Rudolf Rohacek: mobilizacja jak na play-offy

Comarch Cracovia w ciągu kilku dni rozegra trzy arcyważne spotkania z drużynami z czołówki tabeli. Najpierw 6 stycznia na swoim lodzie Pasy spotkają się z JKH GKS Jastrzębie, potem 8 stycznia w Oświęciumu z Aksam Unią, a następnie 10 stycznia w Tychach z GKS-em.
Jak wygląda sytuacja kadrowa Pasów przed tym swoistym maratonem hokejowym? - W pierwszym meczu na pewno nie wystąpi Łukasz Wilczek, który nadal narzeka na ból w nadgarstku. Wykluczony z powodu urazu jest również Nick Sucharski, który jeszcze przez ok. 14 dni nie będzie brany pod uwagę przy ustalaniu składu. Skomplikowana jest także sprawa Arona Chmielewskiego, który w meczu Pucharu Polski w Sanoku nabawił się kontuzji barku. Jego gra przeciwko Jastrzębiu stoi pod znakiem zapytania - przyznał Rudolf Rohacek.
Trener Pasów nie ma wątpliwości, że te trzy pierwsze po przerwie mecze są bardzo ważne, ale jeszcze niczego nie przesądzają w kwestii układu tabeli. - Oczywiście, że chcemy wygrać te spotkania! Ale do końca sezonu zasadniczego jest jeszcze w sumie 16 meczów, a wciąż pięć drużyn walczy o pierwszą czwórkę. Musimy się skoncentrować na każdym z tych meczów, bo im szybciej nazbieramy wymaganą liczbę punktów, tym będziemy mieć więcej spokoju. W drużynie panuje mobilizacja i koncentracja jak na play-offy - zapowada bojowo Rohacek.
Trener mistrzów Polski utrzymuje swoich zawodników w reżimie treningowym i nie dopuszcza do zbytniego rozprężenia przed wznowieniem ligi. - Trenujemy dwa, a nawet trzy razy dziennie. Nie ma lekko, trzeba zasuwać, aby potem były tego efekty widoczne na lodzie. Już w meczu pucharowym z Ciarko wyglądaliśmy bardzo dobrze, ale przegraliśmy, bo za często graliśmy w osłabieniu. W nadchodzących meczach kluczem do wygranej będzie unikanie kar, ale także dużo będzie zależało tradycyjnie od postawy bramkarzy - uważa szkoleniowiec Pasów.

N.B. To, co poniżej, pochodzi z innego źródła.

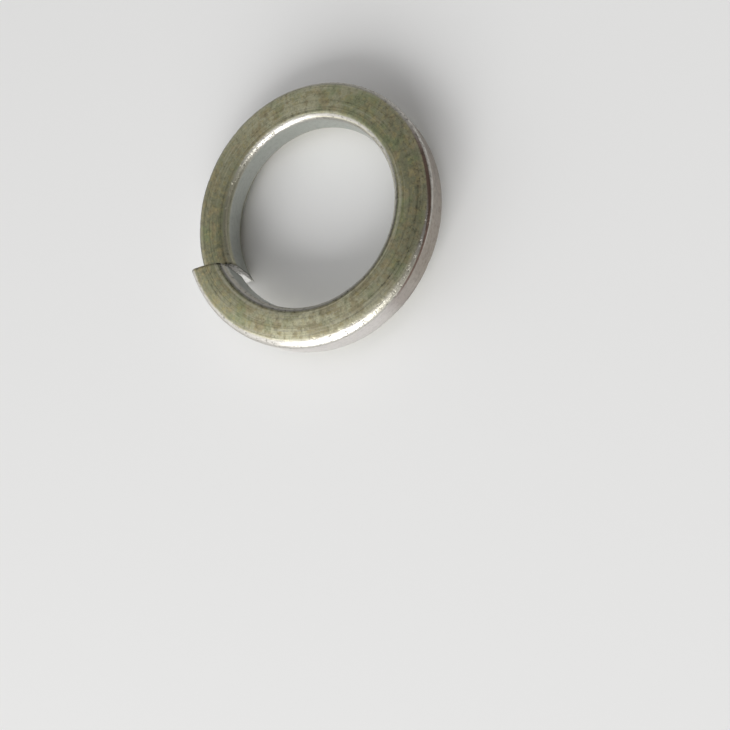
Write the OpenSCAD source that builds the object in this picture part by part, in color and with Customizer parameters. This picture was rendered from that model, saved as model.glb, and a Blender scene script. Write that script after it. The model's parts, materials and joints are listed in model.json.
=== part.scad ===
// Spring lock washer: one coil of near-square steel wire, cut through at a skew,
// with its two ends standing apart by the rise of the coil.
// Millimetres. The bore's axis is Z, the split faces -Y, the lowest point is at Z = 0.

/* [Ring] */
// Diameter of the round bore, in mm
bore_d = 12.2; // [8:0.1:30]
// Width of the section, from the bore to the rim, in mm
section_w = 2.4; // [1.6:0.05:4]
// Thickness of the section at the bore, measured along the axis, in mm
bore_t = 2.05; // [1.5:0.05:3.5]
// Thickness of the section at the rim, measured along the axis, in mm
rim_t = 2.4; // [1.5:0.05:3.5]
// Drop of the section's middle from the bore to the rim, in mm
dish = 0.3; // [0:0.05:0.5]
// Radius of the two long edges at the rim, in mm
rim_edge_r = 0.4; // [0.15:0.05:0.6]
// Radius of the two long edges at the bore, in mm
bore_edge_r = 0.4; // [0.15:0.05:0.6]

/* [Coil] */
// Rise of the coil from its low end to its high end, in mm
rise = 1.45; // [0.8:0.05:2.2]

/* [Split] */
// Open space between the two cut faces, square to them, in mm
gap = 0.8; // [0.4:0.05:1.2]
// Turn of the cut away from radial, with its rim side ahead of its bore side, in degrees
cut_skew = 21; // [5:1:30]
// Lean of the cut away from upright, the high end overhanging, in degrees
cut_slant = 22; // [0:1:30]
// Length of the sharp burr that the cut has drawn out on the low end, in mm
burr_l = 0.6; // [0.2:0.05:0.8]
// Thickness of the burr at its root, in mm
burr_t = 0.2; // [0.15:0.05:0.3]

/* [Hidden] */

bore_r = bore_d / 2;
rim_r = bore_r + section_w;
mid_r = (bore_r + rim_r) / 2;

// The coil's steps, how much closer together they lie near the ends, and the segments of an edge
coil_steps = 120;
crowding = 0.5;
edge_steps = 5;

// The swept section stands proud of the bore and the rim by this much, and two true
// cylinders trim it to size, so that both round walls are exact
trim = 0.06;

// Heights of the section's four corners above the coil's middle line, before they are rounded
bore_top = (bore_t + dish) / 2;
rim_top = (rim_t - dish) / 2;
bore_bottom = -(bore_t - dish) / 2;
rim_bottom = -(rim_t + dish) / 2;

// Both faces fall a little from the bore to the rim, the lower one more
top_fall = atan((bore_top - rim_top) / section_w);
bottom_fall = atan((bore_bottom - rim_bottom) / section_w);

// The cut line runs past the axis at this distance
cut_lever = mid_r * sin(cut_skew);
half_gap = gap / 2 / cos(cut_slant);

// Turn, in degrees clockwise from the split seen from above, at which the cut meets
// radius r at height z above the coil's middle; side is -1 at the low end, 1 at the high end
function cut_turn(r, z, side) =
    cut_skew - asin((cut_lever - z * tan(cut_slant) + side * half_gap) / r);

function low_turn(p) = cut_turn(p[0], p[1] - rise / 2, -1);
function high_turn(p) = 360 + cut_turn(p[0], p[1] + rise / 2, 1);

// Height of the coil's middle line at a turn
function coil_z(turn) = rise * (turn - 180) / 360;

// A section point p, its radius and its height above the middle line, set at a turn
function on_coil(p, turn) = [-p[0] * sin(turn), -p[0] * cos(turn), p[1] + coil_z(turn)];

// One rounded corner of the section about [r, h], from angle a0 to a1
function corner(r, h, edge_r, a0, a1) =
    [for (k = [0 : edge_steps]) let (a = a0 + (a1 - a0) * k / edge_steps)
        [r + edge_r * cos(a), h + edge_r * sin(a)]];

// Heights of the centres of the rounded corners
rim_top_h = rim_top + rim_edge_r * tan(top_fall) - rim_edge_r / cos(top_fall);
bore_top_h = bore_top - bore_edge_r * tan(top_fall) - bore_edge_r / cos(top_fall);
bore_bottom_h = bore_bottom - bore_edge_r * tan(bottom_fall) + bore_edge_r / cos(bottom_fall);
rim_bottom_h = rim_bottom + rim_edge_r * tan(bottom_fall) + rim_edge_r / cos(bottom_fall);

// The section, with one more point on the bore's side to carry the root of the burr
low_edge = corner(bore_r + bore_edge_r, bore_bottom_h, bore_edge_r, 180, 270 - bottom_fall);
section = concat(
    corner(rim_r - rim_edge_r, rim_top_h, rim_edge_r, 0, 90 - top_fall),
    corner(bore_r + bore_edge_r, bore_top_h, bore_edge_r, 90 - top_fall, 180),
    [[bore_r, bore_bottom_h + burr_t]],
    low_edge,
    corner(rim_r - rim_edge_r, rim_bottom_h, rim_edge_r, 270 - bottom_fall, 360));
corners = len(section);

// Moves the upright sides of the section outward for the trimming cylinders
function proud(p) =
    [p[0] > rim_r - 0.001 ? rim_r + trim : (p[0] < bore_r + 0.001 ? bore_r - trim : p[0]), p[1]];

// The burr runs out along the lower edge of the bore, from just inside that edge. This is
// how far, in degrees, it draws out a section point of the low end
function burr_turn(p) =
    burr_l / bore_r * 180 / PI * max(0, 1 - norm(p - low_edge[1]) / burr_t);

// Puts the lowest point of the low end at height 0
lift = -min([for (p = section) p[1] + coil_z(low_turn(p))]);

// Share of the coil's length reached after step i
function station(i) = i / coil_steps - crowding * sin(360 * i / coil_steps) / (2 * PI);

// The section at step i
function ring(i) = [for (p = section)
    let (t = station(i), a = low_turn(p) - (i == 0 ? burr_turn(p) : 0))
    on_coil(proud(p), a + (high_turn(p) - a) * t)];

// The section drawn in by the burr's thickness, on a cut face
function inset_ring(low) = [for (p = section)
    let (q = [mid_r, 0] + (p - [mid_r, 0]) * (1 - 2 * burr_t / bore_t))
    on_coil(q, low ? low_turn(q) : high_turn(q))];

module coil() {
    last = coil_steps * corners;
    low_inset = last + corners;
    high_inset = low_inset + corners;
    mids = high_inset + corners;
    points = concat([for (i = [0 : coil_steps]) each ring(i)], inset_ring(true), inset_ring(false),
        [on_coil([mid_r, 0], low_turn([mid_r, 0])), on_coil([mid_r, 0], high_turn([mid_r, 0]))]);
    // Two faces between neighbouring points of one row and the row that follows it
    function strip(a, b) = [for (j = [0 : corners - 1]) let (n = (j + 1) % corners)
        each [[a + j, b + j, b + n], [a + j, b + n, a + n]]];
    function fan(a, mid) = [for (j = [0 : corners - 1]) [mid, a + j, a + (j + 1) % corners]];
    polyhedron(points = points, convexity = 6, faces = concat(
        [for (i = [0 : coil_steps - 1]) each strip(i * corners, (i + 1) * corners)],
        strip(low_inset, 0), fan(low_inset, mids),
        strip(last, high_inset), [for (f = fan(high_inset, mids + 1)) [f[0], f[2], f[1]]]));
}

module lock_washer() {
    color([0.48, 0.47, 0.4])
    translate([0, 0, lift])
    difference() {
        intersection() {
            coil();
            translate([0, 0, -rim_t - rise])
                cylinder(r = rim_r, h = 2 * (rim_t + rise), $fn = 120);
        }
        translate([0, 0, -rim_t - rise])
            cylinder(r = bore_r, h = 2 * (rim_t + rise), $fn = 120);
    }
}

lock_washer();
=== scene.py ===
"""Spring lock washer: a coiled steel ring with a skewed cut, on a plain pale floor."""

import json
import math
import random

import bmesh
import bpy
from mathutils import Matrix, Vector, noise


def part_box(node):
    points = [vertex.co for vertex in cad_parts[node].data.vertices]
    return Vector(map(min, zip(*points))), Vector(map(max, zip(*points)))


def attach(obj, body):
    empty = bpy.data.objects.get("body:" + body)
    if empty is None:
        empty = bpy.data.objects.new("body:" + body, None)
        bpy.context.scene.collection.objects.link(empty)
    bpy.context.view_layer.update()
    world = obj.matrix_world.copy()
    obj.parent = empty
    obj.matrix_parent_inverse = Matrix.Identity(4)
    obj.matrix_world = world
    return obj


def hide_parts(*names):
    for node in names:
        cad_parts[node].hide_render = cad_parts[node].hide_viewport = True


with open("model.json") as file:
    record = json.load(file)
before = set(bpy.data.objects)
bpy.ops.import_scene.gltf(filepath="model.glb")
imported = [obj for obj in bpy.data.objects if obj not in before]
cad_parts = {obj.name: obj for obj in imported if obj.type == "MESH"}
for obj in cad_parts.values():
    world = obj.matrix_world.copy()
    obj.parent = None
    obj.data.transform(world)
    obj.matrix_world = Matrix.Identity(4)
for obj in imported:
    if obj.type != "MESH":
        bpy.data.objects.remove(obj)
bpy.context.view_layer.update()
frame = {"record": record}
BORE_MM = frame["record"]["mounts"][0]["dims"]["r_mm"]

bl_info = {
    "name": "Spring lock washer",
    "version": (1, 0, 0),
    "blender": (4, 5, 0),
    "location": "View3D > Sidebar > Washer",
    "description": "Coils a split lock washer from square steel wire and sets it on a pale floor",
    "category": "Object",
}

MM = 0.001
MICRON = 0.000001
FULL_TURN = 2 * math.pi
SEED = 7


# What the panel can change


def length(name, about, default, low, high):
    """A size, given here in millimetres."""
    return bpy.props.FloatProperty(
        name=name, description=about, default=default * MM, min=low * MM, max=high * MM,
        precision=5, subtype="DISTANCE", unit="LENGTH")


def angle(name, about, default, low, high):
    """An angle, given here in degrees."""
    return bpy.props.FloatProperty(
        name=name, description=about, default=math.radians(default), min=math.radians(low),
        max=math.radians(high), subtype="ANGLE", unit="ROTATION")


def share(name, about, default, high=1.0):
    """A plain number from 0 up."""
    return bpy.props.FloatProperty(
        name=name, description=about, default=default, min=0.0, max=high)


def colour(name, about, default):
    """A colour in linear light."""
    return bpy.props.FloatVectorProperty(
        name=name, description=about, default=default, size=3, min=0.0, max=1.0,
        subtype="COLOR")


class WasherSizes(bpy.types.PropertyGroup):
    """Sizes of the coiled ring and of its cut."""

    bore_r: length("Bore radius", "Radius of the round bore", BORE_MM, 4, 15)
    section_w: length("Section width", "From the bore to the rim", 2.4, 1.6, 4)
    bore_t: length("Thickness at the bore", "Along the axis", 2.05, 1.5, 3.5)
    rim_t: length("Thickness at the rim", "Along the axis", 2.4, 1.5, 3.5)
    dish: length("Dish", "Drop of the section's middle from the bore to the rim", 0.3, 0, 0.5)
    rim_edge_r: length("Rim edge radius", "Rounding of the long edges at the rim",
                       0.45, 0.15, 0.6)
    bore_edge_r: length("Bore edge radius", "Rounding of the long edges at the bore",
                        0.5, 0.15, 0.6)
    crown: length("Crown", "Fall of the upper face towards its edges", 0.04, 0, 0.1)
    flare: length("Flare", "Growth of the rim towards the high end", 0.1, 0, 0.3)
    spread: length("Spread", "Further growth of the rim's foot there", 0.12, 0, 0.3)
    ease: length("Eased edge", "Growth of the rim's upper rounding where it is fullest",
                 0.22, 0, 0.4)
    rise: length("Rise", "Climb of the coil from its low end to its high end", 1.45, 0.8, 2.2)
    gap: length("Gap", "Open space between the cut faces", 0.8, 0.4, 1.2)
    cut_skew: angle("Cut skew", "Turn of the cut away from radial", 21, 5, 30)
    cut_slant: angle("Cut slant", "Lean of the cut away from upright", 22, 0, 30)
    burr_l: length("Burr length", "Reach of the burr beyond the cut", 0.6, 0.2, 0.8)
    burr_t: length("Burr thickness", "Width of the burr's root", 0.2, 0.15, 0.3)
    wave: length("Waviness", "Depth of the slow unevenness of the drawn wire", 0.012, 0, 0.05)
    nick: length("Nick depth", "Depth of the small dents along the edges", 0.03, 0, 0.1)


class SteelLook(bpy.types.PropertyGroup):
    """Colours and gloss of the steel."""

    flat: colour("Flat faces", "Olive grey of the two flat faces", (0.315, 0.31, 0.20))
    # Painted sheen: the flats are painted lighter where the drawn lines catch the light
    painted_sheen: colour("Painted sheen on flats", "Lighter olive where the drawn lines catch the light",
                    (0.82, 0.79, 0.555))
    edge: colour("Long edges", "Bare metal of the rubbed edges", (0.54, 0.52, 0.48))
    bore_wall: colour("Bore wall", "Cool grey of the bore", (0.50, 0.52, 0.485))
    rim_wall: colour("Rim wall", "Warm grey of the rim", (0.74, 0.71, 0.69))
    # Painted shade and dark reflection: the rim's darker, browner grey on one stretch of the ring
    rim_painted_dim: colour("Painted dim rim", "Darker, browner grey of the rim's dull side",
                     (0.39, 0.345, 0.30))
    # Painted reflection: the reddish brown of a dark reflection in the rim's upper edge
    brown_reflection: colour("Painted brown reflection", "Reddish brown in the dull side's upper edge",
                  (0.17, 0.10, 0.075))
    # Brighter metal for real wear, and also for painted highlights and sheen
    rubbed_and_lit: colour("Rubbed streaks", "Brighter metal where the faces are rubbed",
                   (0.70, 0.67, 0.52))
    warm: colour("Warm tint", "Brownish tint that drifts over the faces", (0.46, 0.38, 0.225))
    tan: colour("Tan specks", "Yellowish tan specks in the faces", (0.56, 0.49, 0.23))
    green: colour("Green tint", "Green that drifts over the faces", (0.30, 0.36, 0.185))
    # Real soil, and also the dark of painted shade and painted shadow
    soil_and_shade: colour("Soil", "Dark residue in the grain", (0.06, 0.057, 0.04))
    sheared: colour("Cut faces", "Bright bare metal of the cut", (0.80, 0.79, 0.77))
    flat_rough: share("Flat roughness", "Roughness of the flat faces", 0.42)
    edge_rough: share("Edge roughness", "Roughness of the rubbed edges", 0.35)
    wall_rough: share("Wall roughness", "Roughness of the bore and the rim", 0.40)
    cut_rough: share("Cut roughness", "Roughness of the cut faces", 0.34)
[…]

Rohacek zdaje sobie sprawę z tego, że o komplet punktów w meczach z JKH, Unią i GKS-em będzie ciężko, bo liga wchodzi w decydującą fazę i nikt nie odpuści. - Żadna z tych drużyn tanio skóry nie sprzeda, nie ma co na to liczyć. Musimy walczyć zaciekle, tak jak by to już były play-offy, to już ten czas - przyznał trener.
Odniósł się także do nowych zawodników, któzy dołączyli do Cracovii w grudniu. - Adrian Kowalówka to doświadczony zawodnik, w Pucharze Polski spisał się nieźle, ale musi się jeszcze wkomponować w grę drużyny. Natomiast Maciej Postek to szybki i techniczny zawodnik, więc groźny dla każdej obrony. On musi jeszcze przyzwyczaić się do gry w Ekstralidze, bo nigdy wcześniej nie miał styczności z polską ligą. Wiem jednak, że będziemy mieli z niego pożytek - powiedział opiekun Cracovii.
- Jeśli natomiast chodzi o Rafała Radziszewskiego, to miał ostatnio trochę problemów zdrowotnych i dlatego nie bronił. Mam nadzieję, że to już jest poza nim, ale decyzję o tym, kto będzie bronił z Jastrzębiem, podejmę dzień przed meczem. Raszka też był ostatnio w dobrej dyspozycji, więc będę miał ból głowy - zdradził na zakończenie Rohacek.